[start Information shown]
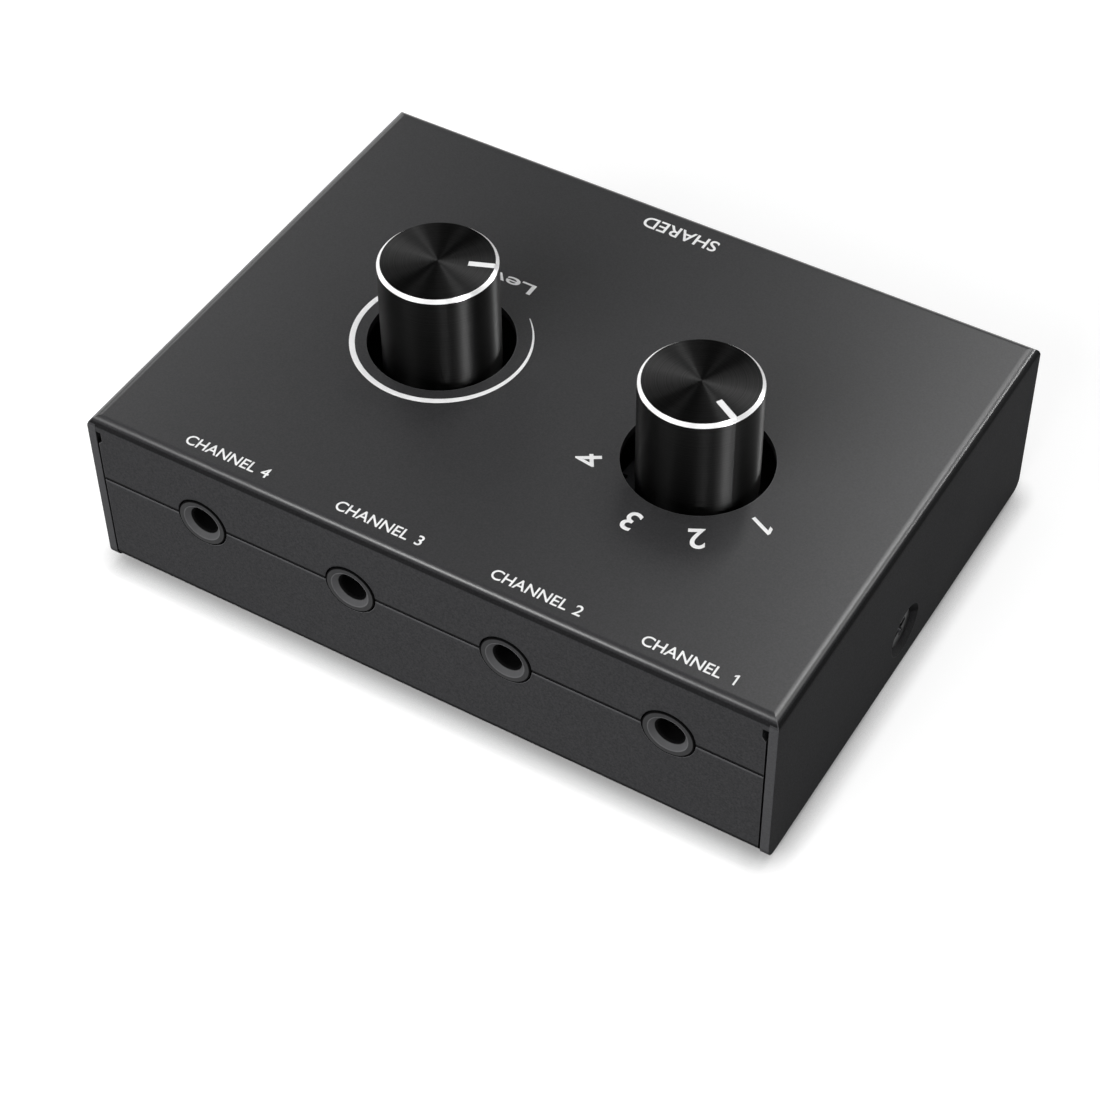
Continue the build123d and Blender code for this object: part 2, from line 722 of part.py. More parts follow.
def common_strip(half):
    """Line of one common strip, bent at each position, with its ends a little further on."""
    turns = [index * detent_pitch for index in range(detent_count)]
    turns[0] -= common_overhang
    turns[-1] += common_overhang
    return [
        (
            contact_inner_ring * cos(radians(selector_rest_angle + half - turn)),
            contact_inner_ring * sin(radians(selector_rest_angle + half - turn)),
        )
        for turn in turns
    ]


def common_points():
    """Places of the pins under the two common strips."""
    return [
        (contact_inner_ring * cos(radians(angle)), contact_inner_ring * sin(radians(angle)))
        for angle in (common_angle, common_angle + 180)
    ]


with BuildPart() as selector_base:
    with BuildSketch(selector_plane):
        Rectangle(switch_width, switch_width)
        with Locations(*contact_points(), *common_points()):
            pin_outline(shaft_play, Mode.SUBTRACT)
    extrude(amount=switch_base_height)
selector_base.part.label = "selector_base"
export_step(selector_base.part, "parts/selector_base.step")

with BuildPart() as selector_contacts:
    with BuildSketch(selector_plane.offset(-board_thickness - tail_below_board)):
        with Locations(*contact_points(), *common_points()):
            pin_outline(0, Mode.ADD)
    extrude(amount=board_thickness + tail_below_board + switch_base_height)
    with BuildSketch(selector_plane.offset(switch_base_height)):
        with Locations(*contact_points()):
            Rectangle(contact_width, contact_width)
        for half in (0, 180):
            with BuildLine():
                Polyline(*common_strip(half))
            trace(line_width=bridge_width)
    extrude(amount=contact_head_height)
selector_contacts.part.label = "selector_contacts"
export_step(selector_contacts.part, "parts/selector_contacts.step")

with BuildPart() as selector_housing:
    with BuildSketch(selector_turn.offset(switch_base_height)) as detent_track:
        Circle(crest_radius)
        # One valley lies behind the plunger, opposite the pointer, at every position
        with PolarLocations(0, round(360 / detent_pitch), start_angle=180):
            Polygon(
                (rotor_radius, -valley_width / 2),
                (crest_radius, -valley_width / 2),
                (crest_radius + valley_depth, -valley_floor_width / 2),
                (crest_radius + valley_depth, valley_floor_width / 2),
                (crest_radius, valley_width / 2),
                (rotor_radius, valley_width / 2),
                align=None,
            )
    with BuildSketch(selector_plane.offset(switch_base_height)) as switch_outline:
        Rectangle(switch_width, switch_width)
    extrude(switch_outline.sketch, amount=switch_housing_height)
    extrude(detent_track.sketch, amount=switch_housing_height, mode=Mode.SUBTRACT)
selector_housing.part.label = "selector_housing"
export_step(selector_housing.part, "parts/selector_housing.step")

# The rotor's lug meets a stop just past the first and the last position
make_frame(
    "selector_frame",
    selector_plane,
    switch_width,
    switch_frame_z,
    [
        turned(selector_turn, selector_stop_angle),
        turned(selector_turn, -selector_travel - selector_stop_angle),
    ],
)

with BuildPart() as selector_rotor:
    with BuildSketch(selector_turn.offset(rotor_z)):
        Circle(rotor_radius)
        stem_bore()
    extrude(amount=rotor_thickness)
    with BuildSketch(selector_turn.offset(rotor_top_z)):
        with Locations((selector_stop_ring, 0)):
            Rectangle(selector_stop_width, selector_stop_width)
    extrude(amount=selector_stop_height)
    # Pocket for the detent plunger and its spring, opposite the pointer
    with BuildSketch(selector_turn.offset(plunger_z)):
        with Locations((-pocket_start - rotor_radius / 2, 0)):
            Rectangle(rotor_radius, plunger_width + 2 * plunger_play)
    extrude(amount=plunger_width / 2 + plunger_play, both=True, mode=Mode.SUBTRACT)
selector_rotor.part.label = "selector_rotor"
export_step(selector_rotor.part, "parts/selector_rotor.step")

with BuildPart() as selector_detent_plunger:
    with BuildSketch(selector_turn.offset(plunger_z)):
        with Locations((-plunger_middle, 0)):
            Rectangle(plunger_length, plunger_width)
    extrude(amount=plunger_width / 2, both=True)
    upright_edges = selector_detent_plunger.edges().filter_by(Axis.Z)
    chamfer(upright_edges.sort_by_distance(selector_turn.origin)[-2:], plunger_nose)
selector_detent_plunger.part.label = "selector_detent_plunger"
export_step(selector_detent_plunger.part, "parts/selector_detent_plunger.step")

# Folded leaf that presses the plunger outwards
with BuildPart() as selector_detent_spring:
    with BuildSketch(selector_turn.offset(plunger_z - detent_strip_width / 2)):
        with BuildLine():
            near = pocket_start + detent_strip_thickness
            far = plunger_tip - plunger_length - detent_strip_thickness
            Polyline(
                (-near, -detent_strip_reach),
                (-near, detent_strip_reach),
                (-(near + far) / 2, -detent_strip_reach),
                (-far, detent_strip_reach),
                (-far, -detent_strip_reach),
            )
        trace(line_width=detent_strip_thickness)
    extrude(amount=detent_strip_width)
selector_detent_spring.part.label = "selector_detent_spring"
export_step(selector_detent_spring.part, "parts/selector_detent_spring.step")

# Two bridges under the rotor, each joining a fixed contact to the common strip beside it
with BuildPart() as selector_bridges:
    bridge_middle = (contact_inner_ring + contact_outer_ring) / 2
    bridge_length = contact_outer_ring - contact_inner_ring + bridge_width
    with BuildSketch(selector_turn.offset(rotor_z)):
        with Locations((bridge_middle, 0), (-bridge_middle, 0)):
            Rectangle(bridge_length, bridge_width)
    extrude(amount=-bridge_thickness)
    with BuildSketch(selector_turn.offset(rotor_z - bridge_thickness)):
        for ring in (contact_inner_ring, contact_outer_ring):
            with Locations((ring, 0), (-ring, 0)):
                Rectangle(bridge_foot, bridge_foot)
    extrude(amount=switch_base_height + contact_head_height + shaft_play + bridge_thickness - rotor_z)
selector_bridges.part.label = "selector_bridges"
export_step(selector_bridges.part, "parts/selector_bridges.step")

make_shaft(
    "selector_shaft",
    selector_turn,
    board_top + rotor_top_z + shaft_play,
    board_top + switch_base_height + shaft_play,
)


# ------------------------------------------------------------------ knobs
def make_knob(label, plane, angle):
    """Turned aluminium knob, white pointer in a milled groove, and the moulded insert inside."""
    foot = Plane(origin=(plane.origin.X, plane.origin.Y, knob_bottom)).rotated((0, 0, angle))
    with BuildPart() as cap:
        with BuildSketch(foot):
            Circle(knob_radius)
        extrude(amount=knob_height)
        chamfer(cap.edges().group_by(Axis.Z)[-1], knob_chamfer)
        with BuildSketch(foot):
            Circle(insert_radius + insert_play)
        extrude(amount=knob_height - knob_crown, mode=Mode.SUBTRACT)
        with BuildSketch(foot.offset(knob_height)):
            with Locations(((pointer_start + knob_radius) / 2, 0)):
                Rectangle(knob_radius - pointer_start, pointer_width)
        extrude(amount=-pointer_depth, mode=Mode.SUBTRACT)
    cap.part.label = label + "_knob_cap"
    export_step(cap.part, f"parts/{label}_knob_cap.step")

    upright = Plane(
        origin=foot.from_local_coords((0, 0, knob_height)), x_dir=foot.x_dir, z_dir=-foot.y_dir
    )
    rim = knob_radius - knob_chamfer - pointer_play
    with BuildPart() as pointer:
        with BuildSketch(upright):
            with BuildLine():
                Polyline(
                    (pointer_start + pointer_play, -pointer_play),
                    (rim - pointer_play, -pointer_play),
                    (rim + pointer_depth - 2 * pointer_play, -pointer_depth + pointer_play),
                    (pointer_start + pointer_play, -pointer_depth + pointer_play),
                    close=True,
                )
            make_face()
        extrude(amount=pointer_width / 2 - pointer_play, both=True)
    pointer.part.label = label + "_pointer"
    export_step(pointer.part, f"parts/{label}_pointer.step")

    with BuildPart() as insert:
        with BuildSketch(foot.offset(insert_recess)):
            Circle(insert_radius)
        extrude(amount=insert_top - insert_bottom - insert_play)
        with BuildSketch(foot.offset(insert_recess)):
            flatted_outline(shaft_radius, shaft_flat, shaft_play)
        extrude(amount=shaft_top + shaft_top_gap / 2 - insert_bottom, mode=Mode.SUBTRACT)
    insert.part.label = label + "_knob_insert"
    export_step(insert.part, f"parts/{label}_knob_insert.step")


make_knob("volume", volume_plane, volume_rest_angle)
make_knob("selector", selector_plane, selector_rest_angle)


# ------------------------------------------------------------------ circuit board
def tail_slot(length_x, length_y):
    """Plated slot for a spring's solder tail."""
    Rectangle(length_x + 2 * drill_play, length_y + 2 * drill_play, mode=Mode.SUBTRACT)


with BuildPart() as circuit_board:
    with BuildSketch(Plane.XY.offset(board_under)) as board_outline:
        Rectangle(board_width, board_depth)
        chamfer(board_outline.vertices(), board_corner)
        with Locations(*standoff_points):
            Circle(screw_radius + drill_play, mode=Mode.SUBTRACT)
        with Locations(*[(point.X, point.Y) for point in flank_tails]):
            tail_slot(spring_thickness, tail_width)
        with Locations(*[(point.X, point.Y) for point in sleeve_tails]):
            tail_slot(tail_width, spring_thickness)
        for tongue in (lower_tongue, upper_tongue):
            with Locations((volume_x, volume_y + pot_front - tongue + pin_inset)):
                with GridLocations(pin_pitch, 1, 3, 1):
                    pin_outline(drill_play, Mode.SUBTRACT)
        with Locations((selector_x, selector_y)):
            with Locations(*contact_points(), *common_points()):
                pin_outline(drill_play, Mode.SUBTRACT)
    extrude(amount=board_thickness)
circuit_board.part.label = "circuit_board"
export_step(circuit_board.part, "parts/circuit_board.step")
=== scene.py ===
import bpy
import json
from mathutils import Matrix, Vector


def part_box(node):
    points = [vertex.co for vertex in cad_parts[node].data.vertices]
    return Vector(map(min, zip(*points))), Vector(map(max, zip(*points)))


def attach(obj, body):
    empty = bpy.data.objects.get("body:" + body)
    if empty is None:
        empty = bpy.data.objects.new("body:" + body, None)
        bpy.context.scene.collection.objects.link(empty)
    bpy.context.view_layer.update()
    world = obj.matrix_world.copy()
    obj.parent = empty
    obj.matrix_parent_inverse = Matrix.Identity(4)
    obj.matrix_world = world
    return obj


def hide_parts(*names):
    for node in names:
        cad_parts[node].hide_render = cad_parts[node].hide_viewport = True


bl_info = {
    "name": "Audio selector switch finish",
    "version": (1, 0, 0),
    "blender": (4, 5, 0),
    "location": "View3D > Sidebar > Selector switch",
    "description": "Finishes, screws, printing and studio for a desktop audio selector switch",
    "category": "Object",
}

import json
import math

import bmesh
import bpy
from bpy.props import FloatProperty, FloatVectorProperty, PointerProperty
from mathutils import Matrix, Vector

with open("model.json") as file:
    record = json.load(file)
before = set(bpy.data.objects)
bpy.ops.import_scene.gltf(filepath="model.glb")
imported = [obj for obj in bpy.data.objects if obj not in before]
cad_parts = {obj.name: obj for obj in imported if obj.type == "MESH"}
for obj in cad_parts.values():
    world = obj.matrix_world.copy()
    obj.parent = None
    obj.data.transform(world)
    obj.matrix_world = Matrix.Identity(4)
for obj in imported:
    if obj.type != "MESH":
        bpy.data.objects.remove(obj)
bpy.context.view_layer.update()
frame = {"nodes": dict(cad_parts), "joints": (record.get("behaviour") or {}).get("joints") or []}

MM = 0.001

joints = {joint["name"]: joint for joint in frame["joints"]}
volume_axis = Vector(joints["volume_turn"]["pos_m"])
selector_axis = Vector(joints["selector_turn"]["pos_m"])
case_low, case_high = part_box("top_cover")
knob_low, knob_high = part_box("volume_knob_cap")
knob_radius = (knob_high.x - knob_low.x) / 2
knob_height = knob_high.z - knob_low.z
sheet = 1.2 * MM
seam_z = 16.4 * MM  # height of the seam and of the sockets' axes
bend_depth = 2 * MM  # the cover's top bends lie within this depth
# the marks round a bore are plug wear, painted shade and painted light
socket_reach = 4 * MM  # measure for the marks round a socket's bore
weld = 0.0005 * MM  # points closer than this are one


# ------------------------------------------------------------------ sizes and colours
def length_setting(name, description, default):
    """A size in metres, shown in the scene's length unit."""
    return FloatProperty(
        name=name,
        description=description,
        default=default,
        min=0.0,
        precision=5,
        subtype="DISTANCE",
    )


def angle_setting(name, description, degrees):
    """An angle, written here in degrees."""
    return FloatProperty(
        name=name, description=description, default=math.radians(degrees), subtype="ANGLE"
    )


def colour_setting(name, description, red, green, blue):
    """An opaque linear colour."""
    return FloatVectorProperty(
        name=name, description=description, default=(red, green, blue, 1.0), size=4, subtype="COLOR"
    )


def level_setting(name, description, default):
    """A plain factor or a lamp's brightness."""
    return FloatProperty(name=name, description=description, default=default, min=0.0)


class SelectorCoatSettings(bpy.types.PropertyGroup):
    """Powder coat of the folded case."""

    colour: colour_setting("Colour", "Charcoal of the powder coat", 0.032, 0.032, 0.0335)
    # the thin coat on cut edges, and also the painted highlight on up-facing lips and under the
    # seam
    edge_colour: colour_setting("Edge colour", "Where the coat thins on an edge", 0.12, 0.12, 0.125)
    roughness: level_setting("Roughness", "Sheen of the coat, 0 is a mirror", 0.6)
    gloss: level_setting("Gloss", "Strength of the coat's reflections", 0.012)
    polish_roughness: level_setting("Polish roughness", "Sheen where hands polish the coat", 0.3)
    polish_top: level_setting("Polish of the top", "How far hands polish the flat top", 0.5)
    # painted shade: how dark the coat is painted just under a bend
    under_bend: level_setting("Under the bends", "Tone of the coat just under a bend", 0.35)
    cut_edge: level_setting("Cut edges", "How thin the coat is on the sheet's cut edges", 0.25)
    grain_size: length_setting("Grain size", "Width of one grain of the coat", 0.22 * MM)
    grain_depth: length_setting("Grain depth", "Height of the grains", 0.006 * MM)
    cloud_size: length_setting("Cloud size", "Width of the slow changes of sheen", 22 * MM)
    edge_radius: length_setting("Edge radius", "How far the coat rounds a cut edge", 0.2 * MM)
    # painted shade: how wide a seam the coat is painted darker in
    gap_reach: length_setting("Gap reach", "How wide a seam the coat darkens in", 0.8 * MM)
    # painted light: sets the width of the painted shade and highlight along the seam
    lip_width: length_setting("Lip width", "Width of the rolled lips along the seam", 0.18 * MM)


class SelectorKnobSettings(bpy.types.PropertyGroup):
    """Turned and dyed aluminium knobs."""

    colour: colour_setting("Dye", "Black of the anodised metal", 0.02, 0.02, 0.02)
    rim_colour: colour_setting("Rim", "Bare metal of the cut rim", 0.93, 0.93, 0.93)
    # below 1 the rim's white is partly painted reflection
    rim_metal: level_setting("Rim metal", "How metallic the rim is, 0 is matt white", 0.35)
    rim_width: length_setting("Rim width", "Width of the rim, seen from above", 0.46 * MM)
    groove_pitch: length_setting("Groove pitch", "Distance between turned grooves", 0.16 * MM)
    groove_depth: length_setting("Groove depth", "Depth of the turned grooves", 0.004 * MM)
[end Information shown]
### Instructions to follow
Return the lines from the line with "obj.matrix_parent_inverse = Matrix.Identity(4)" through the line with "cad_parts[node].hide_render = cad_parts[node].hide_viewport", inclusive, exactly as they stand, and nothing else.

### Answer for this exercise
    obj.matrix_parent_inverse = Matrix.Identity(4)
    obj.matrix_world = world
    return obj


def hide_parts(*names):
    for node in names:
        cad_parts[node].hide_render = cad_parts[node].hide_viewport = True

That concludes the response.